A few days later, a floor plan plopped grudgingly into my inbox. It revealed that the house was so tiny they were charging £1,000 per square foot.

Still, they would surely take an offer. For a place with no central heating, no mains sewage, a leaking water tank, and barely more than four rooms, they were surely only fishing when they asked top dollar for it? Guide price, is what it said on the listing.

I scoured the particulars over and over again. It was a semi, joined to a much larger house next door. I went on Google Earth and had a look at it from the air. The house next door looked as though it had been extended several times to its very limit, perhaps to accommodate a growing family. It had a swimming pool and stable block. Whoever lived there looked prosperous.

I rang the undertaker. ‘Are you, by any chance, pricing this for the marriage value with the house next door? And are you conducting viewings and inviting overblown offers by not admitting how small it is to get other potential buyers to bid them up?’

‘There are other interested parties behind the scenes,’ he said, in a tone laced with sarcasm.

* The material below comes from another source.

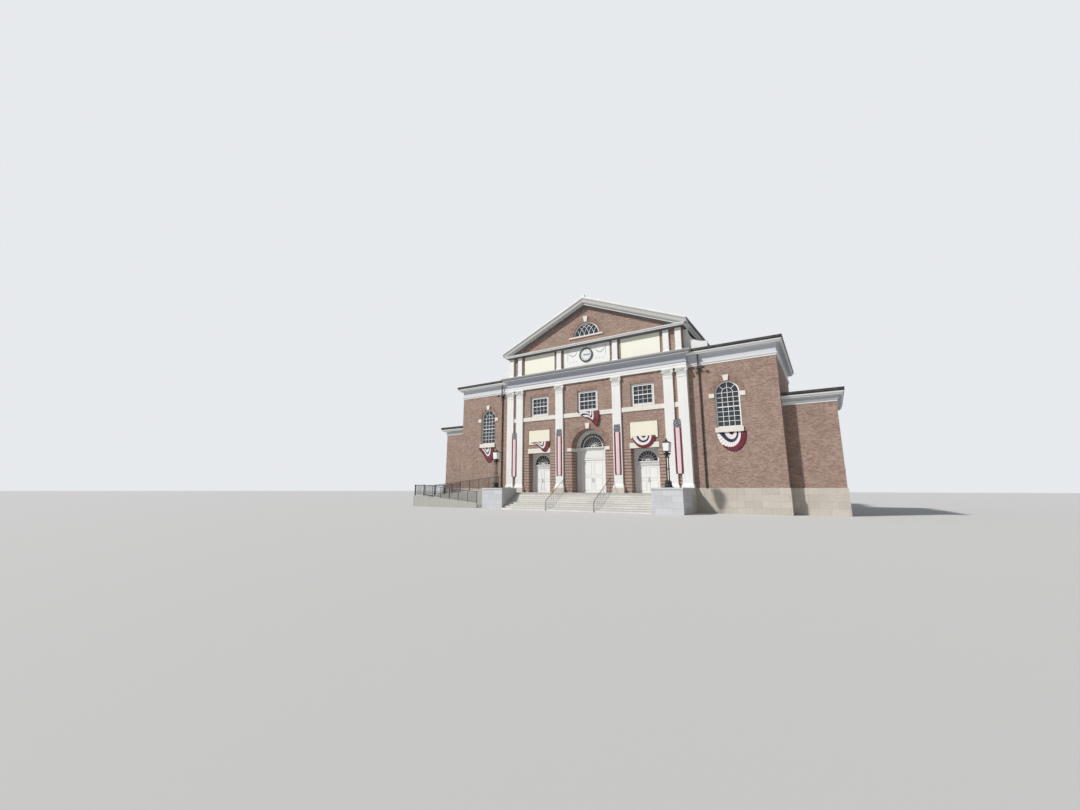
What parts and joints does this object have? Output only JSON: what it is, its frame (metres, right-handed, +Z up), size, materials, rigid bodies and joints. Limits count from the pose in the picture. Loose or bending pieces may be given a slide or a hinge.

So much for my hitting it off with the sweet old lady huddled next to a Calor heater. So much for she and I having a chat about horse racing, with me admiring the picture on her wall of Nijinsky, great-grandfather to Darcy. So much for me thinking one might buy a tiny cottage with an acre of land in the Home Counties for less than £700,000, and live out one’s days in a simple rural idyll subsisting contentedly with just enough of everything to survive.